September 16, 1995
Author: Deborah Kelly, Times-Dispatch Staff Writer
A Henrico County judge will decide next week whether to impose a $1.1 million verdict returned in a medical malpractice case involving the suicide of a state trooper. A Circuit Court jury decided that Trooper Theodore J. Cross Jr.’s psychiatrist had failed to properly assess Cross’ risk of committing suicide.
Dr. William M. Lordi, the psychiatrist, was treating Cross when the trooper committed suicide on Aug. 31, 1992. Cross, 42, was in his patrol car about a mile from his Waverly home when he shot himself in the head. The case was heard in Henrico County because Lordi’s medical office is in Henrico.
In the 14 months before the suicide, Lordi had been treating Cross for depression, anxiety disorder and obsessive-compulsive behavior, said Richmond lawyer Russell V. Palmore Jr. of Mays & Valentine, which is representing the Cross estate. Palmore argued that Lordi failed to meet the accepted standard of care by not properly exploring the trooper’s symptoms to find the cause of his depression.

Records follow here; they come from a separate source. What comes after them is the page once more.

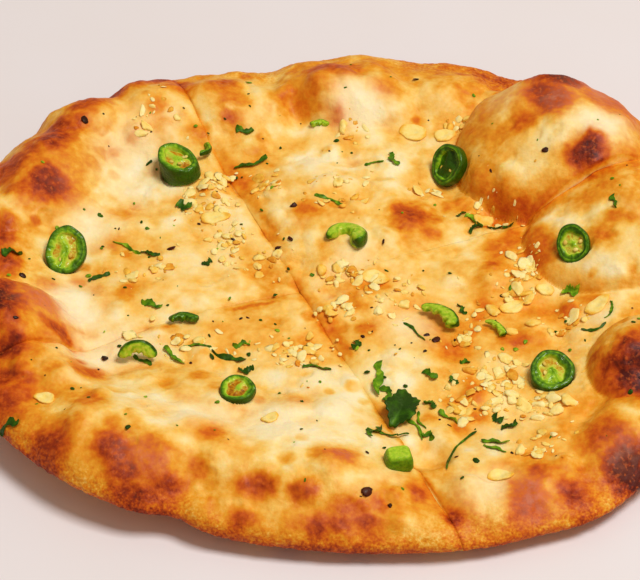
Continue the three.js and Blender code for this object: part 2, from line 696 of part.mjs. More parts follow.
// A shred that follows the crust: a flat strip with four stations, bent sideways.
function shredSolid({ at, turn, length, width, bend }, sliceName) {
  const stations = 4;
  const c = Math.cos(turn * degree);
  const s = Math.sin(turn * degree);
  const rings = [];
  for (let station = 0; station < stations; station += 1) {
    const t = 2 * station / (stations - 1) - 1;
    const along = t * length / 2;
    const aside = bend * (1 - t * t);
    const half = width / 2 * (1 - 0.35 * t * t);
    const x = at[0] + along * c - aside * s;
    const y = at[1] + along * s + aside * c;
    const z = surfaceAt(x, y, sliceName);
    const corners = [[half, -rootDepth], [half * 0.8, shredHeight], [-half * 0.8, shredHeight],
      [-half, -rootDepth]];
    rings.push(corners.map(([across, up]) => [x - across * s, y + across * c, z + up]));
  }
  return solidOf(loft(rings));
}

// Everything baked onto one slice.
function bakedOn(sliceName) {
  const draw = makeDraw(7);
  const own = (item) => sliceNames[sliceAt(item.at[0], item.at[1]).index] === sliceName;
  const solids = [];
  for (const slice of garlicSlices.filter(own)) {
    solids.push(lumpSolid({ at: slice.at, radius: slice.size / 2, height: garlicSliceHeight,
      sides: 8, turn: slice.turn, flat: true }, sliceName, draw));
  }
  for (const piece of scatterGarlic().filter(own)) {
    solids.push(lumpSolid({ ...piece, height: piece.radius * 2 * garlicHeight, sides: 5,
      turn: 360 * draw(), flat: false }, sliceName, draw));
  }
  for (const fleck of flecks.filter(own)) {
    solids.push(lumpSolid({ at: fleck.at, radius: fleck.size / 2, height: fleck.size * fleckHeight,
      sides: 5, turn: 40, flat: false }, sliceName, draw));
  }
  for (const shred of shreds.filter(own)) {
    solids.push(shredSolid(shred, sliceName));
  }
  return solids;
}

// Places a topping on the crust and tilts it: returns its mesh and the seat to cut for it.
function seatTopping(name, item, build, material) {
  const sliceName = sliceNames[sliceAt(item.at[0], item.at[1]).index];
  const mesh = new THREE.Mesh(geometryOf(solidOf(build(item))), material);
  mesh.name = name;
  const toward = (item.toward ?? 0) * degree;
  const axis = new THREE.Vector3(-Math.sin(toward), Math.cos(toward), 0);
  mesh.quaternion.setFromAxisAngle(axis, (item.lean ?? 0) * degree);
  const turn = new THREE.Quaternion().setFromAxisAngle(new THREE.Vector3(0, 0, 1),
    (item.turn ?? 0) * degree);
  mesh.quaternion.multiply(turn);
  mesh.position.set(item.at[0], item.at[1], surfaceAt(item.at[0], item.at[1], sliceName) + item.raise);
  mesh.updateMatrix();
  const hull = build(item, seatGap);
  const moved = hull.points.map((point) => new THREE.Vector3(...point).applyMatrix4(mesh.matrix).toArray());
  return { mesh, seat: solidOf({ points: moved, faces: hull.faces }) };
}

const crust = { color: 0xe0a55a, roughness: 0.55, metalness: 0 };
const chilliGreen = { color: 0x6f8a12, roughness: 0.35, metalness: 0 };
const leafGreen = { color: 0x2f4a14, roughness: 0.5, metalness: 0 };

function buildToppings() {
  const toppings = [];
  for (const [name, ring] of Object.entries(chilliRings)) {
    toppings.push(seatTopping(name, ring, ringMesh, new THREE.MeshStandardMaterial(chilliGreen)));
  }
  for (const [name, strip] of Object.entries(chilliStrips)) {
    toppings.push(seatTopping(name, strip, stripMesh, new THREE.MeshStandardMaterial(chilliGreen)));
  }
  toppings.push(seatTopping('chilli_end', chilliEnd, endMesh, new THREE.MeshStandardMaterial(chilliGreen)));
  toppings.push(seatTopping('coriander_leaf', leaf, leafMesh, new THREE.MeshStandardMaterial(leafGreen)));
  return toppings;
}

function buildSlice(sliceName, index, toppings) {
  let solid = solidOf(sliceMesh(sliceName, index));
  for (const part of bakedOn(sliceName)) {
    solid = solid.add(part);
  }
  for (const topping of toppings) {
    solid = solid.subtract(topping.seat);
  }
  const mesh = new THREE.Mesh(geometryOf(solid), new THREE.MeshStandardMaterial(crust));
  mesh.name = sliceName;
  return mesh;
}

const naan = new THREE.Group();
const toppings = buildToppings();
sliceNames.forEach((sliceName, index) => naan.add(buildSlice(sliceName, index, toppings)));
toppings.forEach((topping) => naan.add(topping.mesh));

// The middle of the whole bread, on the table, is the origin.
naan.updateMatrixWorld(true);
const extent = new THREE.Box3().setFromObject(naan, true);
const centre = extent.getCenter(new THREE.Vector3());
naan.position.set(-centre.x, -centre.y, -extent.min.z);

export default naan;
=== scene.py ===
import math

import bpy
import numpy as np
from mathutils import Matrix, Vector


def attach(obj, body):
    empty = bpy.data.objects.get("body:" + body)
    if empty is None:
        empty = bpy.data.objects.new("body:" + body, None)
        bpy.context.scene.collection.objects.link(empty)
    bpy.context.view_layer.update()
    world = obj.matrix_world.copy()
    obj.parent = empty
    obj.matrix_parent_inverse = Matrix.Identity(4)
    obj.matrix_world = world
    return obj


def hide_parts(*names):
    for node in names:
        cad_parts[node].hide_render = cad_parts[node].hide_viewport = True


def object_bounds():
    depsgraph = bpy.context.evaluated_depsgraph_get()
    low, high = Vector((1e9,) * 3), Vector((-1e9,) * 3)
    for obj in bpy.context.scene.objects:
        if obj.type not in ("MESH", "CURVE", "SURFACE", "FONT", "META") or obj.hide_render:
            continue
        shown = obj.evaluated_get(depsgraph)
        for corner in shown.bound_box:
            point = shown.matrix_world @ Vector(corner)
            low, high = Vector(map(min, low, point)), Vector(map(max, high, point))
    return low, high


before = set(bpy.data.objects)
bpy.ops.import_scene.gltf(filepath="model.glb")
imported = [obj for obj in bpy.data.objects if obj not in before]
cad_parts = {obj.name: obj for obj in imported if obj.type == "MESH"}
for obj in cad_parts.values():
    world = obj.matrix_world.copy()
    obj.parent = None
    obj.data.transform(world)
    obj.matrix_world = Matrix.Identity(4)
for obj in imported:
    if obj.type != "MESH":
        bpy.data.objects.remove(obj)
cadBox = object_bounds()
print("frame loaded with", len(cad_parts), "nodes")

degree = math.pi / 180
metre = 0.001  # one millimetre in metres
crossing = np.array([-8.96, -5.089, 0.0])  # where the cuts cross, in the frame

# The form of the bread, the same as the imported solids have
bread = {
    "rimReach": [145, 147, 151, 149, 145, 137, 129.5, 125, 130, 132, 129.5, 129,
                 127, 126, 125, 124, 122, 119, 120.5, 126.5, 136, 146, 147, 147],
    "rimHeight": [20, 21, 20, 15, 17, 18, 20, 20, 19, 19, 20, 20, 20, 20, 17.5, 13.5, 14, 18],
    "rimCurl": [6, 7, 7, 5, 5, 5, 6, 6, 6, 8, 9, 9, 8, 3, 2, 2, 3, 5],
    "middleHeight": 9.5,
    "rimBand": (0.6, 0.88),  # shares of the reach between which the rim rises
    "foldBand": (0.7, 0.95),
    "restShare": 0.66,  # share of the reach that rests on the table
    "edgeAboveCurl": 4.5,
    "topRound": 9,  # the higher, the tighter the edge is rounded
    "footRound": 16,
    "curlPower": 1.2,
    "waveHeight": 0.32,
    "waves": [(1, 11, 19, 0), (1, -27, 9, 1.3), (0.8, 7.3, 7.3, 0.4)],  # share, lengths, phase
    "swellFoot": 0.6,
    "swellBlend": 1.5,
    "hollowPower": 1.5,
    "leftCutBow": 9,
    "bowStart": 0.12,
}

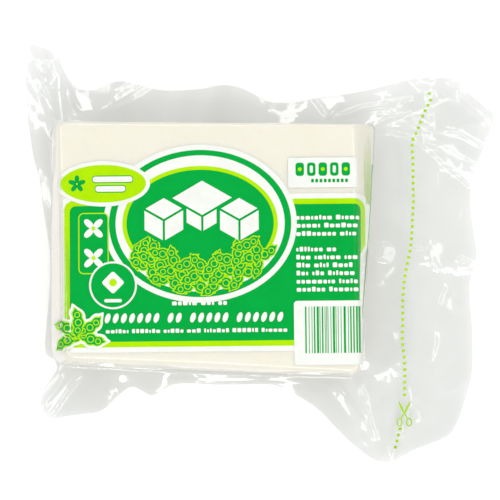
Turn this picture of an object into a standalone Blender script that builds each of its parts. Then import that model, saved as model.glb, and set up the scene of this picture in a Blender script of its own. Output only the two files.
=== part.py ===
"""Vacuum-packed tofu: one firm block sealed in a clear pouch, lying on its back with the label up.

The pouch is shut all round and sucked tight, so block and film are one solid: a block with
slanted sides, and the two welded films as a thin wavy margin that leaves its sides part way up.
Lengths are millimetres here and metres in the model, with +X along the label's lines, +Y
towards their tops and +Z out of the label. The origin lies under the block, on its flat back.
"""

import math

import bmesh
import bpy
from mathutils import Vector
from mathutils.geometry import interpolate_bezier

MM = 0.001

# The block: corners of three level outlines, clockwise from the upper left.
FACE_HEIGHT = 28.0
WAIST_HEIGHT = 12.0
FACE_CORNERS = ((-53.8, 44.2), (54.0, 43.1), (56.5, -47.7), (-51.0, -43.0))
WAIST_CORNERS = ((-57.8, 46.5), (63.9, 45.3), (58.2, -49.5), (-57.5, -45.1))
BACK_INSET = 2.5
EDGE_RADIUS = 3.0
EDGE_SEGMENTS = 3

# The film's cut edge: x, y and height of the points that it bends at, clockwise by stretch.
UPPER_LEFT_EAR = ((-67.2, 60.0, 6.0), (-65.5, 74.0, 7.5), (-57.0, 71.0, 7.0))
TOP = (
    (-47.0, 59.5, 3.2), (-31.4, 61.7, 5.0), (-12.0, 58.7, 3.5), (8.0, 60.3, 4.8),
    (28.1, 54.5, 2.0), (59.9, 58.1, 5.0), (87.0, 62.6, 6.8),
)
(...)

Lordi’s attorney, Brewster S. Rawls, said his client will probably appeal. “Right now we’re evaluating all our options,” Rawls said. “We will probably very aggressively move to get a new trial” when the matter goes back before Judge L.A. Harris Jr. on Friday. After hearing three days of testimony, a jury of four men and three women deliberated about 3 1/2 hours before deciding Aug. 31 that Cross’ daughter and widow were entitled to compensatory damages. The jury awarded $225,000 to Heidi Renee Cross, now 16, and $900,000 to Karen B. Cross, the executor of her husband’s estate.
Rawls said his appeal would likely be based on “several errors,” including what he said was insufficient expert testimony in the case. He declined to elaborate. Lordi could not be reached for comment. Palmore said Lordi’s notes from his sessions with Cross gave no indication that he “engaged in any type exploration of what was causing the depression and what other underlying problems might be there.”
The complaint also alleged that in April 1991, more than two months before Lordi saw Cross in person for the first time, he prescribed Prozac, an anti-depressant, and Xenax, an anti anxiety medication, for the trooper. Lordi last saw Cross on Aug. 14, 1992 — 17 days before the trooper’s death. The complaint further alleged that Lordi failed to:
- secure an adequate medical history of Cross and his “family of origin”;
- identify and properly record his symptoms;
- properly maintain his medical chart;
- appropriately prescribe and administer medication;
- seek other professional opinions with regard to Cross’ symptoms;
- recognize and/or appreciate the significance of the symptoms;
- take into account Cross’ profession; and
- take appropriate actions to prevent the suicide.
The complaint asked for damages for Cross’ survivors for “sorrow, mental anguish and . . . loss of the society, companionship, comfort, guidance” and advice of Cross, and for compensation for the loss of his income. Lordi responded that he did not breach any duty of care owed to Cross, and that no act or omission on his part caused or contributed to Cross’ suicide. Lordi’s defense further claimed that because Cross “committed the illegal act of suicide,” his heirs are barred from recovering in a wrongful death action. Virginia law provides that suicide is illegal if a person is of “sound mind” at the time of death and rationally and methodically plans his suicide.